Dutch producer and songwriter Rene Kaaij can’t imagine life without music. He began writing songs as a teenager in the Netherlands. In his early 30s he decided to take the entrepreneurial leap and leave his job of 10 years – teaching electronic keyboard at a school – to start his own music production business in The Hague.
Kaaij founded Seafront Music in 2007, and today writes and produces songs for other artists. He covers an eclectic mix of genres ranging from dance tracks to music for a theater group.
One of the many concerns facing new entrepreneurs like Kaaij is the image they want to project for the business, especially if they plan to work from a home office. Do they want clients to see them as casual, fun, offbeat, professional?

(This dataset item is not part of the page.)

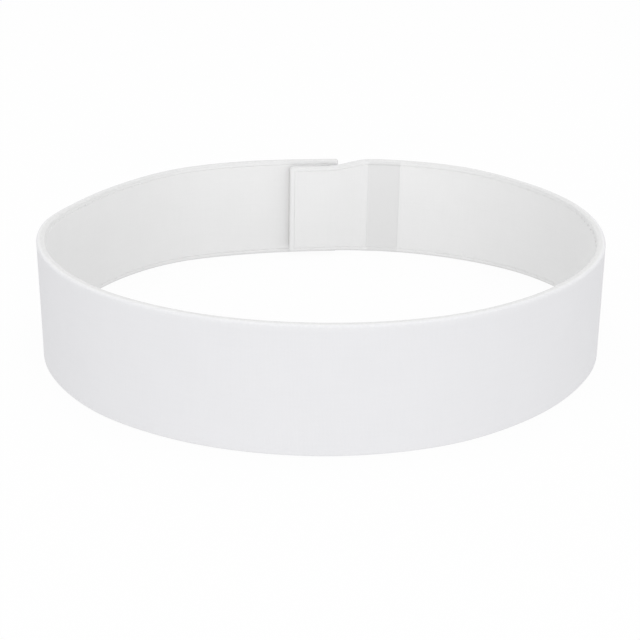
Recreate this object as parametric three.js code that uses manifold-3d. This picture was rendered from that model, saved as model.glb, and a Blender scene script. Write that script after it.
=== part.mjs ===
// Clerical collar: a stiffened full band closed into a ring, its ends lapped at the back.
// Millimetres, +Z up. It stands on its lower edge, with the origin under the middle of the ring.
// The plain front faces -Y and the lap is at +Y.

import * as THREE from "three";
import { mergeVertices } from "three/addons/utils/BufferGeometryUtils.js";
import Module from "manifold-3d";

// Driving sizes of the closed ring and its wall
const RING_RADIUS = 79;
const BAND_HEIGHT = 32;
const WALL = 2.4;
const COVER_THICKNESS = 1.1;
const TURNED_EDGE = 1.4;
const EDGE_ROUND = 0.6;
const FACING_ROUND = 0.2;
const CLEARANCE = 0.3;

// The lap: how far each end runs past the middle of the back, and the pad that joins the two ends
const OUTER_END_REACH = 8;
const INNER_END_REACH = 8.7;
const PAD_THICKNESS = 1;
const PAD_MARGIN = 0.8;

// The inner end steps inwards under the outer end, and is a little less tall than the band. Its tip lies
// wholly tucked and narrowed along this share of the lap.
const TUCKED_SHARE = 0.72;
const TUCK_LENGTH = 16;
const TAB_TAPER = 17;
const TAB_TOP_STEP = 1.5;
const TAB_BOTTOM_STEP = 1.3;

// The facing of the inner end, and the bare strip between it and the lining
const END_FACING_LENGTH = 25.5;
const BARE_STRIP = 11.4;

// Fineness of the curved surfaces, and how closely points count as one
const STATION_SPACING = 3.6;
const FEWEST_STATIONS = 2;
const ROUND_STEPS = 3;
const LENGTH_SAMPLES = 2000;
const MERGE_DISTANCE = 0.0001;

// The ring's outline from above. Bearings grow from the back at 0, by the viewer's left, to the front at 180.
// Reach is where the upper edge lies, and foot is how much further out the lower edge stands, both as
// shares of RING_RADIUS. The band stands fuller on the right of the back, past the lap.
const OUTLINE = [
  { bearing: 0, reach: 1.003, foot: 0 },
  { bearing: 18, reach: 0.995, foot: 0 },
  { bearing: 35, reach: 0.99, foot: 0.028 },
  { bearing: 52, reach: 0.956, foot: 0.054 },
  { bearing: 70, reach: 0.946, foot: 0.044 },
  { bearing: 90, reach: 0.982, foot: 0 },
  { bearing: 112, reach: 0.995, foot: 0 },
  { bearing: 135, reach: 1.008, foot: 0 },
  { bearing: 158, reach: 1.007, foot: 0 },
  { bearing: 180, reach: 0.998, foot: 0 },
  { bearing: 202, reach: 0.984, foot: 0 },
  { bearing: 225, reach: 0.966, foot: 0 },
  { bearing: 248, reach: 0.966, foot: 0.006 },
  { bearing: 270, reach: 0.984, foot: 0.019 },
  { bearing: 290, reach: 1.021, foot: 0.082 },
  { bearing: 308, reach: 1.051, foot: 0.073 },
  { bearing: 325, reach: 1.081, foot: 0.015 },
  { bearing: 342, reach: 1.056, foot: 0 },
];

// Sizes that follow from those above: the step between the two ends' outer faces, the lap, the lining's
// thickness and its distance from the band's edges, and how deep the cut for it runs, past the inner face
const LAP_OFFSET = WALL + PAD_THICKNESS + 2 * CLEARANCE;
const LAP_LENGTH = OUTER_END_REACH + INNER_END_REACH;
const TUCKED_LENGTH = TUCKED_SHARE * LAP_LENGTH;
const LINING_THICKNESS = WALL - COVER_THICKNESS - CLEARANCE;
const HEM_INSET = TURNED_EDGE + CLEARANCE;
const HOLLOW_DEPTH = 2 * WALL;

const wasm = await Module();
wasm.setup();

// Goes smoothly from 0 to 1 as value goes from start to end.
function ease(value, start, end) {
  return THREE.MathUtils.smoothstep(value, start, end);
}

// The closed outline of the ring's outer face, from the middle of the back round by the viewer's left.
// Its third coordinate carries the foot.
function ringOutline() {
  const corners = OUTLINE.map(({ bearing, reach, foot }) => {
    const angle = THREE.MathUtils.degToRad(bearing);
    const radius = reach * RING_RADIUS;
    return new THREE.Vector3(-radius * Math.sin(angle), radius * Math.cos(angle), foot * RING_RADIUS);
  });
  const outline = new THREE.CatmullRomCurve3(corners, true, "centripetal");
  outline.arcLengthDivisions = LENGTH_SAMPLES;
  return outline;
}

// The line of the strip's outer face, from its outer end to its inner end.
function stripPath() {
  const outline = ringOutline();
  const round = outline.getLength();
  const first = -OUTER_END_REACH;
  const last = round + INNER_END_REACH;
  const tucked = last - TUCKED_LENGTH;
  const count = Math.round((last - first) / STATION_SPACING);
  const points = [];
  for (let i = 0; i <= count; i += 1) {
    const along = first + ((last - first) * i) / count;
    const point = outline.getPointAt((((along % round) + round) % round) / round);
    const inwards = LAP_OFFSET * ease(along, tucked - TUCK_LENGTH, tucked);
    const kept = 1 - inwards / Math.hypot(point.x, point.y);
    points.push(new THREE.Vector3(kept * point.x, kept * point.y, point.z));
  }
  const path = new THREE.CatmullRomCurve3(points, false, "centripetal");
  path.arcLengthDivisions = LENGTH_SAMPLES;
  return path;
}

const PATH = stripPath();
const STRIP_LENGTH = PATH.getLength();

// The lower and upper edge of the strip at a distance from its inner end.
function edgesAt(fromInnerEnd) {
  const narrowed = 1 - ease(fromInnerEnd, TUCKED_LENGTH, TUCKED_LENGTH + TAB_TAPER);
  return {
    bottom: TAB_BOTTOM_STEP * narrowed,
    top: BAND_HEIGHT - TAB_TOP_STEP * narrowed,
  };
}

// A rectangle with rounded corners, as points of depth behind the outer face and height.
function roundedSection(near, far, bottom, top, radius) {
  const points = [];
  const corners = [
    { depth: far - radius, height: bottom + radius, from: -Math.PI / 2 },
    { depth: far - radius, height: top - radius, from: 0 },
    { depth: near + radius, height: top - radius, from: Math.PI / 2 },
    { depth: near + radius, height: bottom + radius, from: Math.PI },
  ];
  for (const { depth, height, from } of corners) {
    for (let i = 0; i <= ROUND_STEPS; i += 1) {
      const angle = from + (Math.PI / 2) * (i / ROUND_STEPS);
      points.push(new THREE.Vector2(depth + radius * Math.cos(angle), height + radius * Math.sin(angle)));
    }
  }
  return points;
}

// Carries a section along the strip from one distance to another, both measured from the outer end.
function sweep(from, to, sectionAt) {
  const steps = Math.max(FEWEST_STATIONS, Math.round((to - from) / STATION_SPACING));
  const positions = [];
  const indices = [];
  let around = 0;
  for (let i = 0; i <= steps; i += 1) {
    const along = from + ((to - from) * i) / steps;
    const share = THREE.MathUtils.clamp(along / STRIP_LENGTH, 0, 1);
    const point = PATH.getPointAt(share);
    const tangent = PATH.getTangentAt(share);
    const inward = new THREE.Vector3(-tangent.y, tangent.x, 0).normalize();
    const section = sectionAt(edgesAt(STRIP_LENGTH - along));
    around = section.length;
    for (const { x: depth, y: height } of section) {
      const inwards = depth - point.z * (1 - height / BAND_HEIGHT);
      positions.push(point.x + inwards * inward.x, point.y + inwards * inward.y, height);
    }
  }
  for (let i = 0; i < steps; i += 1) {
    for (let j = 0; j < around; j += 1) {
      const a = i * around + j;
      const b = i * around + ((j + 1) % around);
      indices.push(a, b, a + around, b, b + around, a + around);
    }
  }
  const end = steps * around;
  for (let j = 1; j < around - 1; j += 1) {
    indices.push(0, j + 1, j);
    indices.push(end, end + j, end + j + 1);
  }
  return new THREE.BufferGeometry()
    .setAttribute("position", new THREE.Float32BufferAttribute(positions, 3))
    .setIndex(indices);
}

// Turns a closed geometry into a solid that can be cut.
function solidFrom(geometry) {
  const merged = mergeVertices(geometry, MERGE_DISTANCE);
  return new wasm.Manifold(
    new wasm.Mesh({
      numProp: 3,
      vertProperties: merged.attributes.position.array,
      triVerts: new Uint32Array(merged.index.array),
    }),
  );
}

// Turns a solid back into a geometry.
function geometryFrom(solid) {
  const { vertProperties, triVerts } = solid.getMesh();
  const geometry = new THREE.BufferGeometry()
    .setAttribute("position", new THREE.BufferAttribute(vertProperties, 3))
    .setIndex(new THREE.BufferAttribute(triVerts, 1));
  geometry.computeVertexNormals();
  return geometry;
}

// The outer strip: full thickness at its turned edges and ends, hollowed between them.
function outerBand() {
  const strip = sweep(0, STRIP_LENGTH, ({ bottom, top }) =>
    roundedSection(0, WALL, bottom, top, EDGE_ROUND),
  );
  const hollow = sweep(TURNED_EDGE, STRIP_LENGTH - TURNED_EDGE, ({ bottom, top }) => [
    new THREE.Vector2(COVER_THICKNESS, bottom + TURNED_EDGE),
    new THREE.Vector2(HOLLOW_DEPTH, bottom + TURNED_EDGE),
    new THREE.Vector2(HOLLOW_DEPTH, top - TURNED_EDGE),
    new THREE.Vector2(COVER_THICKNESS, top - TURNED_EDGE),
  ]);
  return geometryFrom(solidFrom(strip).subtract(solidFrom(hollow)));
}

// A thin facing that lies in the band's hollow, flush with the turned edges.
function facing(from, to) {
  return sweep(from, to, ({ bottom, top }) =>
    roundedSection(WALL - LINING_THICKNESS, WALL, bottom + HEM_INSET, top - HEM_INSET, FACING_ROUND),
  );
}

// The inner face of the ring, from the outer end to the bare strip.
function lining() {
  return facing(HEM_INSET, STRIP_LENGTH - HEM_INSET - END_FACING_LENGTH - BARE_STRIP);
}

// The inner face of the inner end.
function endFacing() {
  return facing(STRIP_LENGTH - HEM_INSET - END_FACING_LENGTH, STRIP_LENGTH - HEM_INSET);
}

// The fastening between the two ends: one plain pad on the outer face of the inner end.
function fasteningPad() {
  return sweep(STRIP_LENGTH - TUCKED_LENGTH + PAD_MARGIN, STRIP_LENGTH - PAD_MARGIN, ({ bottom, top }) =>
    roundedSection(
      -CLEARANCE - PAD_THICKNESS,
      -CLEARANCE,
      bottom + PAD_MARGIN,
      top - PAD_MARGIN,
      FACING_ROUND,
    ),
  );
}

// A named mesh with its own material.
function piece(name, geometry, colour, roughness) {
  const material = new THREE.MeshStandardMaterial({ color: colour, roughness, metalness: 0 });
  const mesh = new THREE.Mesh(geometry, material);
  mesh.name = name;
  return mesh;
}

const band = piece("outer_band", outerBand(), 0xf3f3f6, 0.75);
const collar = new THREE.Group();
collar.add(
  band,
  piece("lining", lining(), 0xefefee, 0.85),
  piece("end_facing", endFacing(), 0xefefee, 0.85),
  piece("fastening_pad", fasteningPad(), 0xe8e8e6, 0.95),
);

// The origin lies under the middle of the band.
const middle = new THREE.Box3().setFromObject(band).getCenter(new THREE.Vector3());
for (const { geometry } of collar.children) {
  geometry.translate(-middle.x, -middle.y, 0);
}

export default collar;
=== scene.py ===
"""Clerical collar: its cloth pieces, their finishes, the camera and the light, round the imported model.

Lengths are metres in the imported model's frame: +Z up, the plain front at -Y and the lap at +Y.
Each piece is made flat, as it is cut, and is then bent along the ring. A flat point is
(along, depth, height): along the strip from its outer end, inwards from its outer face, and upwards.
"""
import logging
import math
from dataclasses import dataclass, field
from enum import Enum
from typing import Any, Callable, Iterable, Optional, Union

import bmesh
import bpy
import numpy as np
from mathutils import Matrix, Vector, noise


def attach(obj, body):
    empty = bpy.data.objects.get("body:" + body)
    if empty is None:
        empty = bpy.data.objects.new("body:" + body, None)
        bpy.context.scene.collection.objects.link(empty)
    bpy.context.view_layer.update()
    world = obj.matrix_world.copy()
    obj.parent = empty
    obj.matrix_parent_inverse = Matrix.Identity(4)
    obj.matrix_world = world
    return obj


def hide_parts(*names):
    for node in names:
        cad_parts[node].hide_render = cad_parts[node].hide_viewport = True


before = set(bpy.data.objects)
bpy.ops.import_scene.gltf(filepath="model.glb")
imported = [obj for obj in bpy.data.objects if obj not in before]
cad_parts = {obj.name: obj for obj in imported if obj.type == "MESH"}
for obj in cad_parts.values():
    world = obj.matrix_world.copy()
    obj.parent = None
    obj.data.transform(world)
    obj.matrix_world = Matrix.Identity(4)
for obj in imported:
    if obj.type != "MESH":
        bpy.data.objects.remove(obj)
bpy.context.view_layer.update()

LOG = logging.getLogger("collar")
BODY = "root"
STRIP = "strip"
MM = 0.001
WHITE = (1.0, 1.0, 1.0, 1.0)

# How squarely a face has to look inwards to be the inner one, how close points are to count as one, and
# what share of a cloth's length an edge has to cover to count as running along it
LOOKS_INWARDS = 0.99
SAME_PLACE = 1e-6
RUNS_ALONG = 0.6


class Axis(Enum):
    """The axes of flat points."""

    ALONG = 0
    DEPTH = 1
    HEIGHT = 2


class Hold(Enum):
    """How a piece of cloth is held."""

    FOLDED = "folded"
    LAID = "laid"


class Surface(Enum):
    """What the surface of a cloth is made of."""

    WOVEN = "woven"
    PRESSED = "pressed fibres"
    PILE = "pile"


@dataclass(frozen=True)
class Bearing:
    """One row of the ring's outline from above.

    Bearings grow from the back at 0, by the viewer's left, to the front at 180. Reach is where the
    upper edge lies, and foot is how much further out the lower edge stands, both as shares of the
    ring's radius.
    """

    bearing: float
    reach: float
    foot: float = 0.0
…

Although quick with a laugh, Kaaij is all business when it comes to Seafront Music. He worked from a home-based studio but still wanted clients to feel like they were dealing with a real business. He initially used a separate phone line at home, but soon decided it looked more professional to have a real business number rather than having to ask customers to call his home or mobile. He got an online number from Skype, so now when clients call from all over the Netherlands, Kaaij can answer on Skype no matter where he is – and it’s always a local call for his customers. He also set up his voicemail in case he can’t be available.
Today, Kaaij’s Skype calls don’t always involve conversations – many are musical in nature. On any given day he might be initiating a Skype voice or video call with a client and giving his feedback while they play their music, sometimes from hundreds of miles away.
“It’s a great way to work in music, to work with people, using Skype,” he says. “I even wrote songs with someone (over Skype), while we were both behind our own pianos!”
“Skype gives you the feeling people are sitting next to you,” he continues. “The quality is fantastic. It’s like you’re working in the same room even if you’re miles apart.”
Another big perk for Kaaij is the ability to connect with clients all over the country, without leaving The Hague.
“Skype makes the world so incredibly small,” he says.
In the future, Kaaij is considering expansion beyond the Netherlands. He’s begun talking over Skype with a musician in Jamaica whom he met in a forum.
“We might do business in the future,” Kaaij says. “With Skype, the possibilities are really endless.”